DE OLHO — Até o fim de novembro, o Ministério da Fazenda computava cinco ofertas de debêntures emitidas de acordo com a Lei 12.431 — Minerva, Rio Canoas, OGX, Monte Claros e Autoban —, no total de R$ 2,780 bilhões. As previsões do Santander apontam que as oportunidades para emissões de debêntures de infraestrutura somarão R$ 44,3 bilhões entre 2013 e 2015, das quais R$ 5,3 bilhões podem ocorrer somente em 2013.

Duas das emissões realizadas — Minerva e OGX —, porém, foram utilizadas para internalizar recursos já captados por uma subsidiária no exterior com o intuito de usufruir o desconto no IR. “A lei não veda esse uso, mas também não foi criada com essa finalidade.

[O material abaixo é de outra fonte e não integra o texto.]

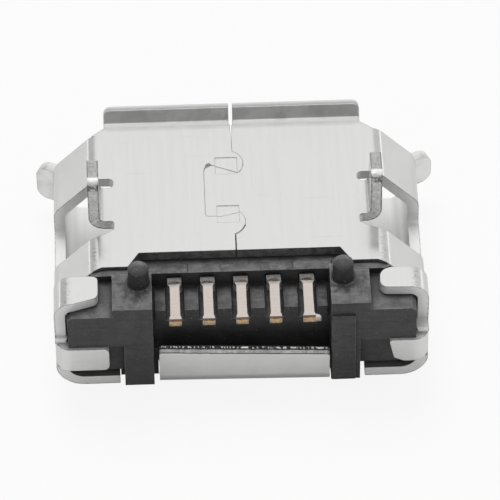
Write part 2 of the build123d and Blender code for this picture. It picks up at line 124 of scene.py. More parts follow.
class SOCKET_PG_shell(bpy.types.PropertyGroup):
    """Sizes and colours of the folded shell"""
    sheet: FloatProperty(
        name="Sheet", description="Thickness of the folded sheet",
        default=0.22 * MM, min=0.05 * MM, max=1 * MM, precision=6, unit="LENGTH", subtype="DISTANCE")
    edge_round: FloatProperty(
        name="Edge round", description="Width of the worn round along each sharp edge",
        default=0.018 * MM, min=0, max=0.05 * MM, precision=6, unit="LENGTH", subtype="DISTANCE")
    ragged: FloatProperty(
        name="Ragged", description="How far the broken part of a cut edge stands in and out",
        default=0.007 * MM, min=0, max=0.05 * MM, precision=6, unit="LENGTH", subtype="DISTANCE")
    plating: FloatVectorProperty(
        name="Plating", description="Colour of the plated faces",
        default=finishes["plated_steel"]["base_color"], min=0, max=1, size=3, subtype="COLOR")
    cut: FloatVectorProperty(
        name="Cut", description="Colour of the bare steel on the sheared edges",
        default=(0.88, 0.875, 0.87), min=0, max=1, size=3, subtype="COLOR")
    gloss: FloatProperty(
        name="Roughness", description="Roughness of the plated faces",
        default=0.22, min=0, max=1, subtype="FACTOR")


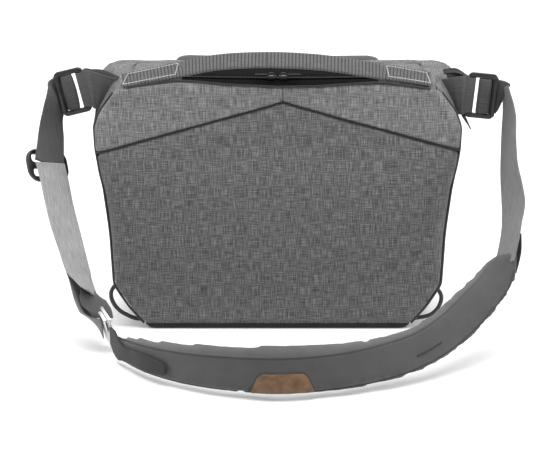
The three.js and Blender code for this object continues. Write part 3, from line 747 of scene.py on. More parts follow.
def back_arc(s, z):
    w, b, r = rear_width(z), back_y(z), BACK_CORNER
    flat = w - r
    turn = np.clip((np.abs(s) - flat) / r, 0, np.pi / 2)
    x = np.minimum(np.abs(s), flat) + r * np.sin(turn)
    return np.stack([np.sign(s) * x, b - r * (1 - np.cos(turn)), z + 0 * s], -1)


def back_panel():
    u, v = 2 * steps(360, 4) - 1, steps(248, 4)
    vv, uu = np.meshgrid(v, u, indexing="ij")
    z = BASE_Z + vv * (252.4 - BASE_Z)
    s = uu * (rear_width(z) - BACK_CORNER + BACK_CORNER * np.pi / 2)
    grid = back_arc(s, z)
    g0, g1, low, high = edge_gaps(grid)
    height = wrinkled(grid, 0.6, 17) - tuck(low, 1.5, 2) - tuck(high, 2.4, 2.4)
    height -= tuck(g0, 1.6, 2) + tuck(g1, 1.6, 2)
    obj = grid_mesh("back_panel_cloth", push(grid, height, True), np.stack([s, z], -1), flip=True)
    return place(thicken(obj, 1.6), SHELL, "bag", ["back_panel"])


front_panel()
yoke("yoke_left_cloth", -1, "front_yoke_left")
yoke("yoke_right_cloth", 1, "front_yoke_right")
gusset("gusset_left_cloth", -1, "side_gusset_left")
gusset("gusset_right_cloth", 1, "side_gusset_right")
back_panel()


# base: dark coated slab under the walls, its edge showing as a line
def base_panel():
    rings, uv = [], []
    for z, grow in [(0.2, -3.0), (0.0, -1.2), (0.6, 0.0), (3.4, 0.4), (4.6, -0.6), (5.0, -3.0)]:
        ring = rounded_rect(2 * (half_width(z) - 0.3 + grow), 127 + 2 * grow, 6, 5)
        rings.append([(x, y - 5.5, z) for x, y in ring])
        uv.append([(x + z, y + z) for x, y in ring])
    obj = grid_mesh("base_cloth_panel", np.array(rings), np.array(uv), closed=True, caps=True)
    return place(obj, BASE_CLOTH, "bag", ["base_panel"])


base_panel()


# ---------------------------------------------------------------- seams and piping
def seam_rope(name, points, radius, material, flat=1.0):
    obj = rope(name, points, radius, 160, 8, flat)
    return place(obj, material, "bag")


def chevron_seam():
    points = []
    for f in np.linspace(-0.995, 0.995, 61):
        s = f * seam_arc(180)
        z = chevron_z(s)
        p = front_arc(np.array(f * seam_arc(z)), np.array(z))
        points.append(p + np.array([0, 0.9 * (1 if abs(f) < 0.9 else 0.2), 0]))
    return seam_rope("chevron_seam", points, 1.15, SEAM, flat=0.6)


def side_piping(name, side):
    """Dark trim between the front and a gusset; it shows on the lower chamfer."""
    points = []
    for z in np.linspace(5, 236, 60):
        p = front_arc(np.array(side * seam_arc(z)), np.array(z))
        points.append(p + np.array([side * 0.35, 0.2, 0]))
    return seam_rope(name, points, 1.25, PIPING)


def top_front_seam():
    points = []
    for s in np.linspace(-0.93, 0.93, 70):
        p = front_arc(np.array(s * seam_arc(240)), np.array(240.0))
        z = top_z(p[0], p[1])
        p = front_arc(np.array(s * seam_arc(z)), np.array(z))
        points.append((p[0], p[1] - 0.3, z - 0.1))
    return seam_rope("top_front_seam", points, 1.1, PIPING)


chevron_seam()
side_piping("side_piping_left", -1)
side_piping("side_piping_right", 1)
top_front_seam()


# ---------------------------------------------------------------- top rim and lid
LID = (147.0, -21.7, 44.0)


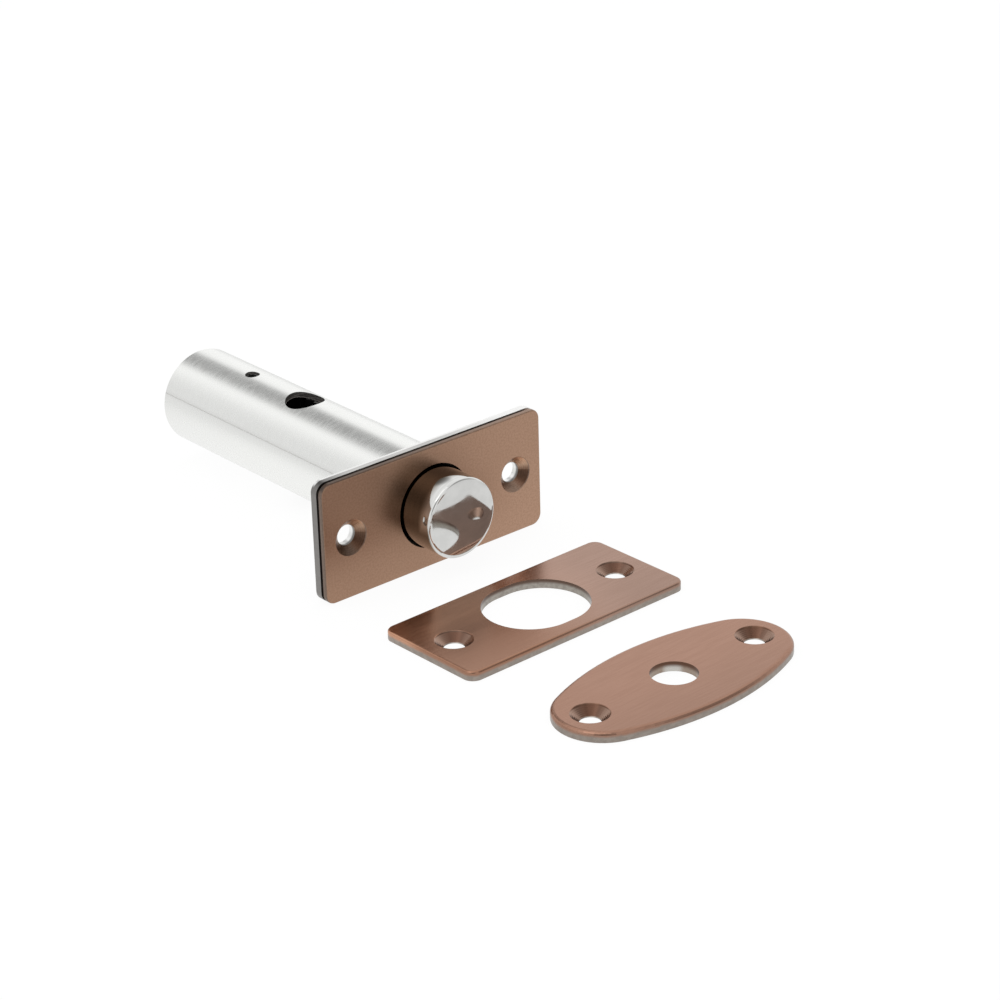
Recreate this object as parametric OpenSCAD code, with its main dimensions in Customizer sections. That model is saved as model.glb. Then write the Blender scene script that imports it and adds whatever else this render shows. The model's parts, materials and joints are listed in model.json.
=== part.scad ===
// Mortice rack bolt with its keep plate and its oval key plate.
// Origin: centre of the forend's front face, on the axis of the bolt.
// +X runs along the forend, +Y runs back along the barrel, +Z is up.
// The bolt throws towards -Y. The two loose plates lie flat, level with the forend's lower edge.

/* [Forend] */
// Length of the forend, along X
forend_w = 54; // [50:0.5:66]
// Height of the forend, along Z
forend_h = 24.8; // [23:0.2:32]
// Radius of the forend's four corners
forend_corner_r = 2.2; // [1:0.1:3]
// Thickness of the steel forend that carries the barrel
forend_t = 1.6; // [1.2:0.1:2.5]
// Thickness of the finish plate in front of it
cover_t = 1.6; // [1.2:0.1:2.5]
// Thickness left at the finish plate's edge, in front of the shadow groove
cover_rim_t = 0.9; // [0.6:0.05:1.1]
// Depth of the shadow groove, inwards from the edge
groove_depth = 0.8; // [0.3:0.1:1.2]
// Rounding of the finish plate's front edge
cover_edge_r = 0.35; // [0.1:0.05:0.5]
// Distance of each screw hole's centre from the forend's end
forend_screw_inset = 6.5; // [5.5:0.1:7.5]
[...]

O Ministério da Fazenda está olhando essas operações e pode vir a proibi-las se começarem a ocorrer constantemente”, adverte Colnago Jr.

Tanto a OGX como a Minerva fizeram suas ofertas de debêntures com base no artigo 1º da Lei 12.431. Mais flexível, o dispositivo permite a captação por meio de qualquer tipo de valor mobiliário de longo prazo e a sua utilização em todo tipo de projeto de investimento, explica José Barreto, sócio de Vaz, Barreto, Shingaki e Oioli Advogados — a única restrição é os títulos terem de ser adquiridos por estrangeiros. Já o artigo 2º especifica que o emissor seja uma sociedade de propósito específico (SPE) e que as debêntures tenham a finalidade de financiar projetos na área de infraestrutura ou de produção econômica intensiva em pesquisa, desenvolvimento e inovação.

Diferentemente do 1º, o artigo 2º requer aprovação prévia do ministério responsável pelo setor. “Achávamos que, por essa razão, o mercado se interessaria mais pelas emissões do artigo 1º. Mas o que estamos vendo é justamente o contrário; o pessoal quer o carimbo do ministério”, surpreende-se Colnago Jr. Não é difícil deduzir a razão. A chancela do governo é, afinal, a mais sólida garantia para obter o almejado benefício fiscal — vantagem que, com os juros oficiais em queda, torna-se cada vez mais valiosa.